__What you are asked to do__
Return all the data, word for word.

== == ==

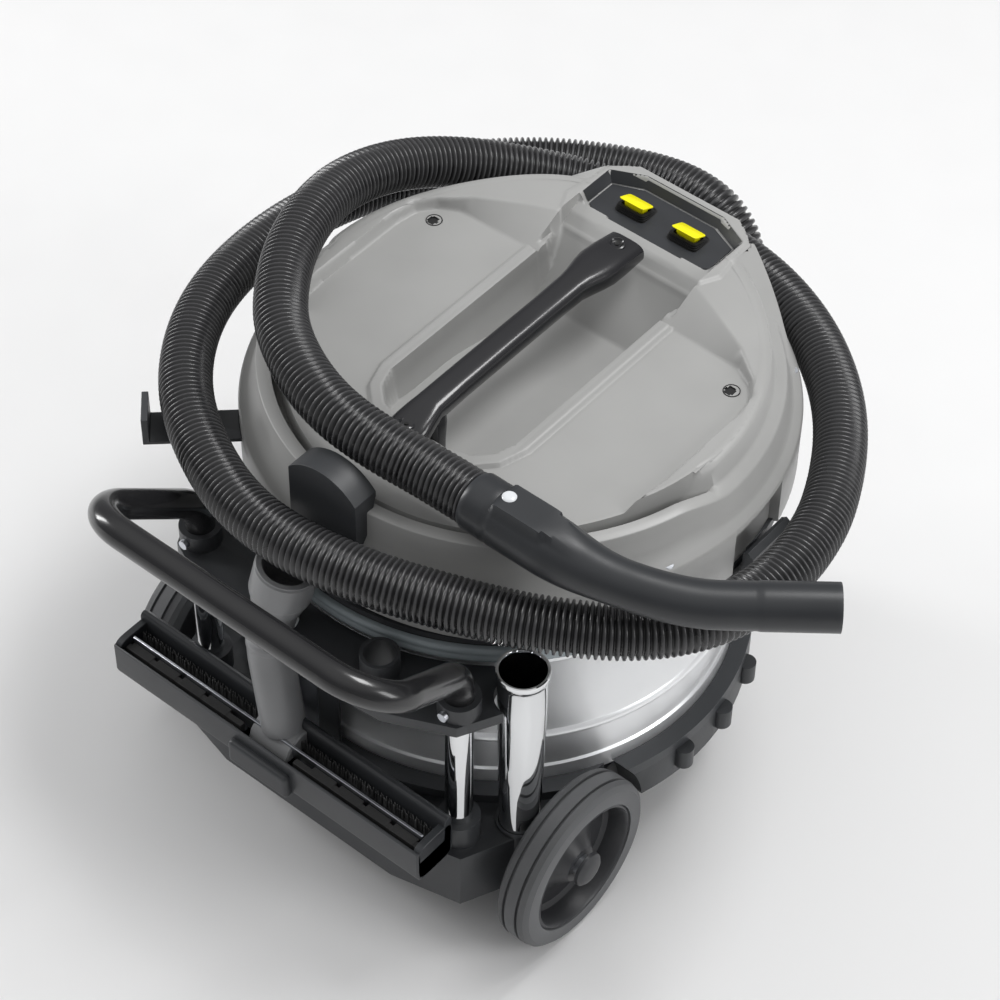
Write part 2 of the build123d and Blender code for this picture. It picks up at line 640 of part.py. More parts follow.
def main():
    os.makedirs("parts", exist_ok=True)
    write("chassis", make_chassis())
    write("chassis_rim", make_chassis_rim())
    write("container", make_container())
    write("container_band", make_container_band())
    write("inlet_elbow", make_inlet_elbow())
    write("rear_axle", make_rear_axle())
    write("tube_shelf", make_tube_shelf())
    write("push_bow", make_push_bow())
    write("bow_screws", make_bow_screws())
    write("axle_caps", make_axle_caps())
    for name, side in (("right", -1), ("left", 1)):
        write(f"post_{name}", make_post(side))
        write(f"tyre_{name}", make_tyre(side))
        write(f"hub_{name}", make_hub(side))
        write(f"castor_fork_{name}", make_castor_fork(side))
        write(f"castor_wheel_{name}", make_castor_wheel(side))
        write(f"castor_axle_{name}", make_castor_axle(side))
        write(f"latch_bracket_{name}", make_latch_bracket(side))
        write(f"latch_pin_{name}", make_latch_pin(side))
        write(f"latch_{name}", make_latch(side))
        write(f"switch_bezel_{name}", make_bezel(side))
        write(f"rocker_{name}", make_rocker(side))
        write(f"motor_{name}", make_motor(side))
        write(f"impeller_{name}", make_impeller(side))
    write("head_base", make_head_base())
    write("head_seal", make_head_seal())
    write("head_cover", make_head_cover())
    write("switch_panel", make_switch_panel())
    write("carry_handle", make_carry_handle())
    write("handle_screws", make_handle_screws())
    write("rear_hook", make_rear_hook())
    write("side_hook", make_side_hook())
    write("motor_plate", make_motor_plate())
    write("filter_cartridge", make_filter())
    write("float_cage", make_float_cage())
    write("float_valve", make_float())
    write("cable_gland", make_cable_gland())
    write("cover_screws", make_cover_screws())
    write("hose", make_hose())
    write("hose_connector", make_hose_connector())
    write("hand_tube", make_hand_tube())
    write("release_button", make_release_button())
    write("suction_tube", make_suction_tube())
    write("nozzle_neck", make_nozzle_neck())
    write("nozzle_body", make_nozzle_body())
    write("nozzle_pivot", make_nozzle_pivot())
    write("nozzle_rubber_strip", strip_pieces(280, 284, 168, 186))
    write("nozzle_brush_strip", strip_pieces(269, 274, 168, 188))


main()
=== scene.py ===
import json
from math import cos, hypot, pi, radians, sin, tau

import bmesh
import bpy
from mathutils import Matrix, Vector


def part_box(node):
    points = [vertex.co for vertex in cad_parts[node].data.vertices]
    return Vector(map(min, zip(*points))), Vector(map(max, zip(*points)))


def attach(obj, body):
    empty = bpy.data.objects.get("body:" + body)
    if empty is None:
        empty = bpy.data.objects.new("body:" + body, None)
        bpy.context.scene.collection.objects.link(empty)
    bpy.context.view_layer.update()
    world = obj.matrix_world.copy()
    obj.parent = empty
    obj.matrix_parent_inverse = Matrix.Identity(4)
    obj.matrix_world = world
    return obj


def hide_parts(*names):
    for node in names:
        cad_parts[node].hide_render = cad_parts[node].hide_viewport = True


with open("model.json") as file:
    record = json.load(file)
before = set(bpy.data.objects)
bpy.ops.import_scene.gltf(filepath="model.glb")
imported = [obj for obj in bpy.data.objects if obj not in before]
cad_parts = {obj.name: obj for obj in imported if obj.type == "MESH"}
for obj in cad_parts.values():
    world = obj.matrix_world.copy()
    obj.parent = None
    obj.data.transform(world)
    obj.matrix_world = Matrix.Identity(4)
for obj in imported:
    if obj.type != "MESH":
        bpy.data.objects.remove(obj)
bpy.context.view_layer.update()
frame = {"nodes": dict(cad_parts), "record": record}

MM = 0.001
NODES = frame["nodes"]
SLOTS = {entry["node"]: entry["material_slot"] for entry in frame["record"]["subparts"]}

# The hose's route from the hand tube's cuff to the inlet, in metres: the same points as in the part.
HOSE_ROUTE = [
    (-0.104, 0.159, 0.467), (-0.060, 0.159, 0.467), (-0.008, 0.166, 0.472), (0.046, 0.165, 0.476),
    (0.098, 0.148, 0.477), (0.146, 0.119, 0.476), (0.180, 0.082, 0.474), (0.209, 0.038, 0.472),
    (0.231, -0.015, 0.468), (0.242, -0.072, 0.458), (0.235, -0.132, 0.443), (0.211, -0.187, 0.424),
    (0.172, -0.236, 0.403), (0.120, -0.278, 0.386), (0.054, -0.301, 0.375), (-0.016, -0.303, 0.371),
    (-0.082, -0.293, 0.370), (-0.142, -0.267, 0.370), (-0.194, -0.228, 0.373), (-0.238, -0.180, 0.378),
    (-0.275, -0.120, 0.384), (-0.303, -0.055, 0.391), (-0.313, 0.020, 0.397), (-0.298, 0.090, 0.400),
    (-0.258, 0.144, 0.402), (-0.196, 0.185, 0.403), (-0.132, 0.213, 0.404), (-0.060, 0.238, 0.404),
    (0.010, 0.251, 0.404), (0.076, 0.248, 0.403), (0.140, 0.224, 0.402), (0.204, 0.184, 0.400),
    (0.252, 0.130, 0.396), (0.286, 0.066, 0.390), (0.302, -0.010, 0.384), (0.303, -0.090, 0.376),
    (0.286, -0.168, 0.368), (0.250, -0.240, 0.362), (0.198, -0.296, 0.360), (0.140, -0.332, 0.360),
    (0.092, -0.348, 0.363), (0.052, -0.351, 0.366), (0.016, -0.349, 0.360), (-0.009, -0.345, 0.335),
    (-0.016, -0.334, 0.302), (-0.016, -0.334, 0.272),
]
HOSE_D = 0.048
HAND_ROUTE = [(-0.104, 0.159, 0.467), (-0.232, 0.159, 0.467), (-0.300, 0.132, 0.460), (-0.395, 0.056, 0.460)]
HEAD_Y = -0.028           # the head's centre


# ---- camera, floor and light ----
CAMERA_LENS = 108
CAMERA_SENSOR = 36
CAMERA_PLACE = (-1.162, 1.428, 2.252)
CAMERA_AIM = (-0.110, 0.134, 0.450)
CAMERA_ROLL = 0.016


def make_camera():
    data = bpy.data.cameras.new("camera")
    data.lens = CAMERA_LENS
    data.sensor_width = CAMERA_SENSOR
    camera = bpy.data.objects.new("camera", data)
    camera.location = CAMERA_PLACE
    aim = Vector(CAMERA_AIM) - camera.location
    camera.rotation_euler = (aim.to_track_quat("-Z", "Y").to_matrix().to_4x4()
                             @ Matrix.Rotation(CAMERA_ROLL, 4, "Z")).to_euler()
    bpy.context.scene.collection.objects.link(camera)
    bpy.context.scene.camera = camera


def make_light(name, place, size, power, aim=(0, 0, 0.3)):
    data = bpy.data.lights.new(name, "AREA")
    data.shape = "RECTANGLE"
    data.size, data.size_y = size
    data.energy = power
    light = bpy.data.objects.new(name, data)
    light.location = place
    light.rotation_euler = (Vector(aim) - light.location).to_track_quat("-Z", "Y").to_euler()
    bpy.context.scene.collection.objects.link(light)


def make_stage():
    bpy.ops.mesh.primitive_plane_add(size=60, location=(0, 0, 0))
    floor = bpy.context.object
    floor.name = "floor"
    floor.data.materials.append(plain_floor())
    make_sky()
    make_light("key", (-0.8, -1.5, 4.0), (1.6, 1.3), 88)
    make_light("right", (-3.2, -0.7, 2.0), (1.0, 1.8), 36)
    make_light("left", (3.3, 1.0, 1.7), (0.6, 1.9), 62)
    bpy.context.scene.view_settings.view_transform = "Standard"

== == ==

__The answer__
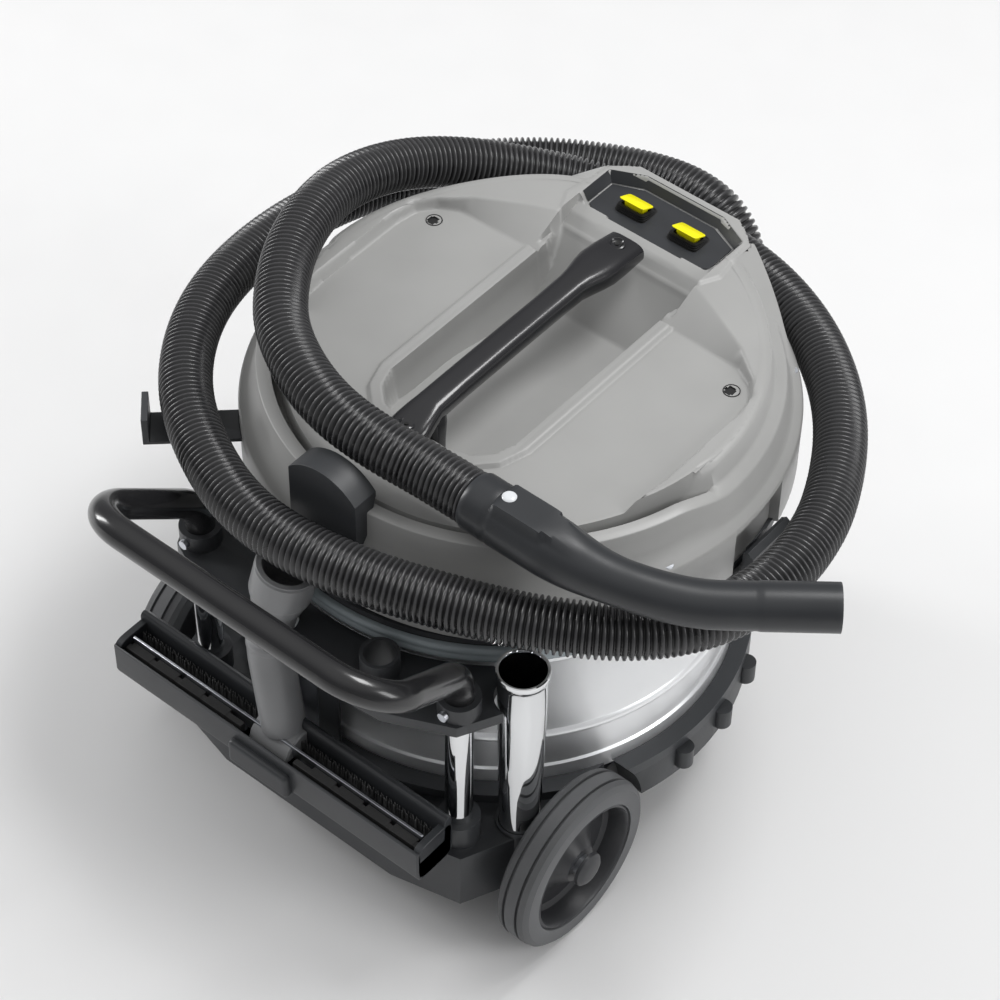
Write part 2 of the build123d and Blender code for this picture. It picks up at line 640 of part.py. More parts follow.
def main():
    os.makedirs("parts", exist_ok=True)
    write("chassis", make_chassis())
    write("chassis_rim", make_chassis_rim())
    write("container", make_container())
    write("container_band", make_container_band())
    write("inlet_elbow", make_inlet_elbow())
    write("rear_axle", make_rear_axle())
    write("tube_shelf", make_tube_shelf())
    write("push_bow", make_push_bow())
    write("bow_screws", make_bow_screws())
    write("axle_caps", make_axle_caps())
    for name, side in (("right", -1), ("left", 1)):
        write(f"post_{name}", make_post(side))
        write(f"tyre_{name}", make_tyre(side))
        write(f"hub_{name}", make_hub(side))
        write(f"castor_fork_{name}", make_castor_fork(side))
        write(f"castor_wheel_{name}", make_castor_wheel(side))
        write(f"castor_axle_{name}", make_castor_axle(side))
        write(f"latch_bracket_{name}", make_latch_bracket(side))
        write(f"latch_pin_{name}", make_latch_pin(side))
        write(f"latch_{name}", make_latch(side))
        write(f"switch_bezel_{name}", make_bezel(side))
        write(f"rocker_{name}", make_rocker(side))
        write(f"motor_{name}", make_motor(side))
        write(f"impeller_{name}", make_impeller(side))
    write("head_base", make_head_base())
    write("head_seal", make_head_seal())
    write("head_cover", make_head_cover())
    write("switch_panel", make_switch_panel())
    write("carry_handle", make_carry_handle())
    write("handle_screws", make_handle_screws())
    write("rear_hook", make_rear_hook())
    write("side_hook", make_side_hook())
    write("motor_plate", make_motor_plate())
    write("filter_cartridge", make_filter())
    write("float_cage", make_float_cage())
    write("float_valve", make_float())
    write("cable_gland", make_cable_gland())
    write("cover_screws", make_cover_screws())
    write("hose", make_hose())
    write("hose_connector", make_hose_connector())
    write("hand_tube", make_hand_tube())
    write("release_button", make_release_button())
    write("suction_tube", make_suction_tube())
    write("nozzle_neck", make_nozzle_neck())
    write("nozzle_body", make_nozzle_body())
    write("nozzle_pivot", make_nozzle_pivot())
    write("nozzle_rubber_strip", strip_pieces(280, 284, 168, 186))
    write("nozzle_brush_strip", strip_pieces(269, 274, 168, 188))


main()
=== scene.py ===
import json
from math import cos, hypot, pi, radians, sin, tau

import bmesh
import bpy
from mathutils import Matrix, Vector


def part_box(node):
    points = [vertex.co for vertex in cad_parts[node].data.vertices]
    return Vector(map(min, zip(*points))), Vector(map(max, zip(*points)))


def attach(obj, body):
    empty = bpy.data.objects.get("body:" + body)
    if empty is None:
        empty = bpy.data.objects.new("body:" + body, None)
        bpy.context.scene.collection.objects.link(empty)
    bpy.context.view_layer.update()
    world = obj.matrix_world.copy()
    obj.parent = empty
    obj.matrix_parent_inverse = Matrix.Identity(4)
    obj.matrix_world = world
    return obj


def hide_parts(*names):
    for node in names:
        cad_parts[node].hide_render = cad_parts[node].hide_viewport = True


with open("model.json") as file:
    record = json.load(file)
before = set(bpy.data.objects)
bpy.ops.import_scene.gltf(filepath="model.glb")
imported = [obj for obj in bpy.data.objects if obj not in before]
cad_parts = {obj.name: obj for obj in imported if obj.type == "MESH"}
for obj in cad_parts.values():
    world = obj.matrix_world.copy()
    obj.parent = None
    obj.data.transform(world)
    obj.matrix_world = Matrix.Identity(4)
for obj in imported:
    if obj.type != "MESH":
        bpy.data.objects.remove(obj)
bpy.context.view_layer.update()
frame = {"nodes": dict(cad_parts), "record": record}

MM = 0.001
NODES = frame["nodes"]
SLOTS = {entry["node"]: entry["material_slot"] for entry in frame["record"]["subparts"]}

# The hose's route from the hand tube's cuff to the inlet, in metres: the same points as in the part.
HOSE_ROUTE = [
    (-0.104, 0.159, 0.467), (-0.060, 0.159, 0.467), (-0.008, 0.166, 0.472), (0.046, 0.165, 0.476),
    (0.098, 0.148, 0.477), (0.146, 0.119, 0.476), (0.180, 0.082, 0.474), (0.209, 0.038, 0.472),
    (0.231, -0.015, 0.468), (0.242, -0.072, 0.458), (0.235, -0.132, 0.443), (0.211, -0.187, 0.424),
    (0.172, -0.236, 0.403), (0.120, -0.278, 0.386), (0.054, -0.301, 0.375), (-0.016, -0.303, 0.371),
    (-0.082, -0.293, 0.370), (-0.142, -0.267, 0.370), (-0.194, -0.228, 0.373), (-0.238, -0.180, 0.378),
    (-0.275, -0.120, 0.384), (-0.303, -0.055, 0.391), (-0.313, 0.020, 0.397), (-0.298, 0.090, 0.400),
    (-0.258, 0.144, 0.402), (-0.196, 0.185, 0.403), (-0.132, 0.213, 0.404), (-0.060, 0.238, 0.404),
    (0.010, 0.251, 0.404), (0.076, 0.248, 0.403), (0.140, 0.224, 0.402), (0.204, 0.184, 0.400),
    (0.252, 0.130, 0.396), (0.286, 0.066, 0.390), (0.302, -0.010, 0.384), (0.303, -0.090, 0.376),
    (0.286, -0.168, 0.368), (0.250, -0.240, 0.362), (0.198, -0.296, 0.360), (0.140, -0.332, 0.360),
    (0.092, -0.348, 0.363), (0.052, -0.351, 0.366), (0.016, -0.349, 0.360), (-0.009, -0.345, 0.335),
    (-0.016, -0.334, 0.302), (-0.016, -0.334, 0.272),
]
HOSE_D = 0.048
HAND_ROUTE = [(-0.104, 0.159, 0.467), (-0.232, 0.159, 0.467), (-0.300, 0.132, 0.460), (-0.395, 0.056, 0.460)]
HEAD_Y = -0.028           # the head's centre


# ---- camera, floor and light ----
CAMERA_LENS = 108
CAMERA_SENSOR = 36
CAMERA_PLACE = (-1.162, 1.428, 2.252)
CAMERA_AIM = (-0.110, 0.134, 0.450)
CAMERA_ROLL = 0.016


def make_camera():
    data = bpy.data.cameras.new("camera")
    data.lens = CAMERA_LENS
    data.sensor_width = CAMERA_SENSOR
    camera = bpy.data.objects.new("camera", data)
    camera.location = CAMERA_PLACE
    aim = Vector(CAMERA_AIM) - camera.location
    camera.rotation_euler = (aim.to_track_quat("-Z", "Y").to_matrix().to_4x4()
                             @ Matrix.Rotation(CAMERA_ROLL, 4, "Z")).to_euler()
    bpy.context.scene.collection.objects.link(camera)
    bpy.context.scene.camera = camera


def make_light(name, place, size, power, aim=(0, 0, 0.3)):
    data = bpy.data.lights.new(name, "AREA")
    data.shape = "RECTANGLE"
    data.size, data.size_y = size
    data.energy = power
    light = bpy.data.objects.new(name, data)
    light.location = place
    light.rotation_euler = (Vector(aim) - light.location).to_track_quat("-Z", "Y").to_euler()
    bpy.context.scene.collection.objects.link(light)


def make_stage():
    bpy.ops.mesh.primitive_plane_add(size=60, location=(0, 0, 0))
    floor = bpy.context.object
    floor.name = "floor"
    floor.data.materials.append(plain_floor())
    make_sky()
    make_light("key", (-0.8, -1.5, 4.0), (1.6, 1.3), 88)
    make_light("right", (-3.2, -0.7, 2.0), (1.0, 1.8), 36)
    make_light("left", (3.3, 1.0, 1.7), (0.6, 1.9), 62)
    bpy.context.scene.view_settings.view_transform = "Standard"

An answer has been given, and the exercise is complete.